▸ Goal: Locate each line of the material that contains "picture", then return it.

▸ Data listing:

Start

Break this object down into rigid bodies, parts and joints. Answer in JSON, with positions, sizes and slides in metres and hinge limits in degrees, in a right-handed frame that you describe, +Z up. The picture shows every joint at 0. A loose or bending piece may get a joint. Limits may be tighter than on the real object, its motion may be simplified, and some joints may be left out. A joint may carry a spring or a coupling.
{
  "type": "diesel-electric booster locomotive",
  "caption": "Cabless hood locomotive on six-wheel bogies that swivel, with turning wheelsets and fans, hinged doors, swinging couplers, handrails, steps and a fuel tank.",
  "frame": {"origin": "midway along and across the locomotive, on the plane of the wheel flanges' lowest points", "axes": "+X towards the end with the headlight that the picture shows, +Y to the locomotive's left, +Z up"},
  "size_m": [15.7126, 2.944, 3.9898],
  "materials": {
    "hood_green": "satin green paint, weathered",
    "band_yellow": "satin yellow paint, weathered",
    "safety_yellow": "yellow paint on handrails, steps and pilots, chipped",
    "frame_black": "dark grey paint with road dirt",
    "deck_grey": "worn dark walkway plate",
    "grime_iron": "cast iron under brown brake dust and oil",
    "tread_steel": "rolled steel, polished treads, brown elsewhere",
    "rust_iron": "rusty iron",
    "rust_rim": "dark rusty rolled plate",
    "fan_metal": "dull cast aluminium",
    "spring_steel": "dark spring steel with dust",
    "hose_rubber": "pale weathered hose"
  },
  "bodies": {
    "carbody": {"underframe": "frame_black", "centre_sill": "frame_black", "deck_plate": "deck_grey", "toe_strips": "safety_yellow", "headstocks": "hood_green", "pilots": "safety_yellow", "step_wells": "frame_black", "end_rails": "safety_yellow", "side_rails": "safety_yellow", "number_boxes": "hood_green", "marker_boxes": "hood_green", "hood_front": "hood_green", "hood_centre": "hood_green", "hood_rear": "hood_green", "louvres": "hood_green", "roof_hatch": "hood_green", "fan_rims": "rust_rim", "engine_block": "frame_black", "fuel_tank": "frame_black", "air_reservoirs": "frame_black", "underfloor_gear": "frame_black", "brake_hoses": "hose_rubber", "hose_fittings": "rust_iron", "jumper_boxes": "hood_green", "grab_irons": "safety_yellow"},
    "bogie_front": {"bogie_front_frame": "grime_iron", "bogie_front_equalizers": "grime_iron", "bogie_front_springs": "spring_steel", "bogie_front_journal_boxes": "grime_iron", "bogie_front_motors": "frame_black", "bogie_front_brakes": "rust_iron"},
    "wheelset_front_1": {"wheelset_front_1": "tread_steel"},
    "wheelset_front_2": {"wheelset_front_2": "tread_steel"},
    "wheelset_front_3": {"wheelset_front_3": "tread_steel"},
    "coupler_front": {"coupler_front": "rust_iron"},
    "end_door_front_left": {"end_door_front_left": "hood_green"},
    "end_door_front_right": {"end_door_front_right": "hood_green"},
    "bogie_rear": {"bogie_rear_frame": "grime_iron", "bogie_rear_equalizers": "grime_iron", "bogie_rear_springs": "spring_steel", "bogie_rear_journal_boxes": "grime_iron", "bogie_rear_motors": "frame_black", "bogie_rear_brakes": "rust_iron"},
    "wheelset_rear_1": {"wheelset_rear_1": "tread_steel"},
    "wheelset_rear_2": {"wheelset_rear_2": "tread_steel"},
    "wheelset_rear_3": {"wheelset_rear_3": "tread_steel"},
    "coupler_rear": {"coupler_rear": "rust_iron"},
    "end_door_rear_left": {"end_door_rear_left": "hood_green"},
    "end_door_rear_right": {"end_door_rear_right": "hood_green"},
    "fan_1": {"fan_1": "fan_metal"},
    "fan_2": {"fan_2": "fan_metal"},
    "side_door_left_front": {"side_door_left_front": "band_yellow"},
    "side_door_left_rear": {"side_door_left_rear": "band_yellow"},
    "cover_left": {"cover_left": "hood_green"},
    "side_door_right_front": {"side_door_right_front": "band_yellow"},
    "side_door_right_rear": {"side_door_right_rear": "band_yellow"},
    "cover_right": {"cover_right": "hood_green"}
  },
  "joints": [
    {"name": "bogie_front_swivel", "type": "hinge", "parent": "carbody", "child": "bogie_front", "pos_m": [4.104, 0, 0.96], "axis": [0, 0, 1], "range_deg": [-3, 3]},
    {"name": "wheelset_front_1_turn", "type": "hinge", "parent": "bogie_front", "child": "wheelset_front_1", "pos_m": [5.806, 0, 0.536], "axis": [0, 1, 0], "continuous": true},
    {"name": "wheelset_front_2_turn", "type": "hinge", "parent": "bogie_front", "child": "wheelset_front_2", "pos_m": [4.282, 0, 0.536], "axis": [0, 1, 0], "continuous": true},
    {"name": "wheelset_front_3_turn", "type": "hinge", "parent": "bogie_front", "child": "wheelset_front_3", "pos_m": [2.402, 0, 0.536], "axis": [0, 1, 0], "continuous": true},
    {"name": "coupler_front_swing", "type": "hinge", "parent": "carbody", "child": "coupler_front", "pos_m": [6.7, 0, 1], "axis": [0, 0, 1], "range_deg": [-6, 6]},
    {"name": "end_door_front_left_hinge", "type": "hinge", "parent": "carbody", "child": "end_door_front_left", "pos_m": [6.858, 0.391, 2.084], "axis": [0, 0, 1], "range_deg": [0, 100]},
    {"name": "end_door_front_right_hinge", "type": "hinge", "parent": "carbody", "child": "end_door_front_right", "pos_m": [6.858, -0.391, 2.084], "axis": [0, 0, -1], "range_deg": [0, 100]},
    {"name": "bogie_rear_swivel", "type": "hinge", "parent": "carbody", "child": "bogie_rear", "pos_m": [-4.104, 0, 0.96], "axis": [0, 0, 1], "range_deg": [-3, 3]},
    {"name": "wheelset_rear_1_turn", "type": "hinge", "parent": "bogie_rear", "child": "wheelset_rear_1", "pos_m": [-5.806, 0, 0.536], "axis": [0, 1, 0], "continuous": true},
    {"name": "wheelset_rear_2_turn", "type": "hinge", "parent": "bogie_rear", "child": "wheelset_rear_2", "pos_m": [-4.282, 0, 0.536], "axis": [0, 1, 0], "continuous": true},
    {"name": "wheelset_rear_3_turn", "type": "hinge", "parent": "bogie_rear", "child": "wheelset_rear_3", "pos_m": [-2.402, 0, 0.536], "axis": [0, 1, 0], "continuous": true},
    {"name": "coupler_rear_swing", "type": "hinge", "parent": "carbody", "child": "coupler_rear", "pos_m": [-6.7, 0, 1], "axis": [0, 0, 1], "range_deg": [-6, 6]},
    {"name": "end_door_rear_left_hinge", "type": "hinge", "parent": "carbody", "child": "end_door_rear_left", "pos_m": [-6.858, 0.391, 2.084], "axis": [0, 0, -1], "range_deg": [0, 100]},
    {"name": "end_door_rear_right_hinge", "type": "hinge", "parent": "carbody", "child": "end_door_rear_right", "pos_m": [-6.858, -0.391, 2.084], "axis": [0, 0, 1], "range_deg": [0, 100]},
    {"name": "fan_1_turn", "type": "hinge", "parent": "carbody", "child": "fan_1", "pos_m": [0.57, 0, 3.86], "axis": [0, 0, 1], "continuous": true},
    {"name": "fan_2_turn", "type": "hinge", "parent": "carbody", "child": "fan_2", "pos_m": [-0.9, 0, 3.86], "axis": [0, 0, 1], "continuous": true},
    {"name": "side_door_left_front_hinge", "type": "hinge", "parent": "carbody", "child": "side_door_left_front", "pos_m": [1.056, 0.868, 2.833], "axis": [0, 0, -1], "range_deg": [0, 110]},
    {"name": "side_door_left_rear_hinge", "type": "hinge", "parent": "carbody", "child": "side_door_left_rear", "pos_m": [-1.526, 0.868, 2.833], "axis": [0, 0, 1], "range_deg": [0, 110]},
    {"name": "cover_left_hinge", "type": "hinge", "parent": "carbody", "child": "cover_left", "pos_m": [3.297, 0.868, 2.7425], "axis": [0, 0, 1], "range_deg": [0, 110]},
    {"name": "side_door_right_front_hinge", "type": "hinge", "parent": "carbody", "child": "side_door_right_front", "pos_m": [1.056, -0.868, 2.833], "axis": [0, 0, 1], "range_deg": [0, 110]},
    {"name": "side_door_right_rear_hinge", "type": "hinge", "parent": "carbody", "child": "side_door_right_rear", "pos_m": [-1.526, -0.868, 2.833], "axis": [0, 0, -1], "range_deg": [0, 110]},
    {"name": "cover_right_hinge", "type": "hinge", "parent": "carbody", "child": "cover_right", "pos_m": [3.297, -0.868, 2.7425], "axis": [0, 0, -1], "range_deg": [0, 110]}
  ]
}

End
Start

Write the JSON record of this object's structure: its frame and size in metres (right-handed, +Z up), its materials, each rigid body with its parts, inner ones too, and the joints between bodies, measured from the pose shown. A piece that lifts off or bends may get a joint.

End
Start

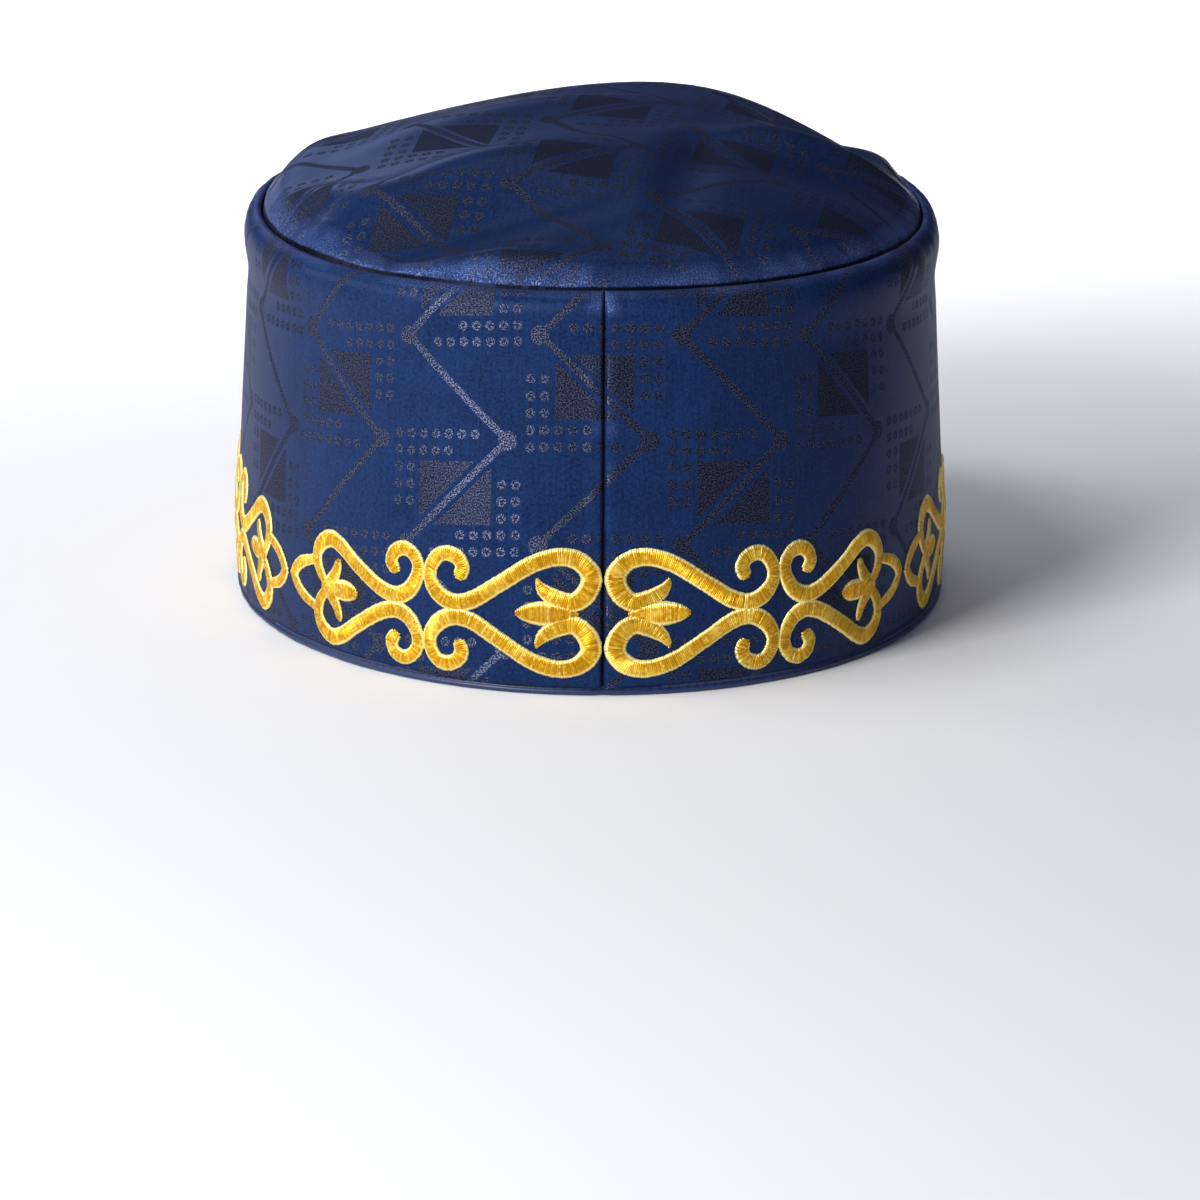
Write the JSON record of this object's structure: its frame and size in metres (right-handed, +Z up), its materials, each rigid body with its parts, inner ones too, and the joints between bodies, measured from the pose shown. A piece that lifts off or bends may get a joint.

End

▸ Finished exercise:
Break this object down into rigid bodies, parts and joints. Answer in JSON, with positions, sizes and slides in metres and hinge limits in degrees, in a right-handed frame that you describe, +Z up. The picture shows every joint at 0. A loose or bending piece may get a joint. Limits may be tighter than on the real object, its motion may be simplified, and some joints may be left out. A joint may carry a spring or a coupling.
  "frame": {"origin": "midway along and across the locomotive, on the plane of the wheel flanges' lowest points", "axes": "+X towards the end with the headlight that the picture shows, +Y to the locomotive's left, +Z up"},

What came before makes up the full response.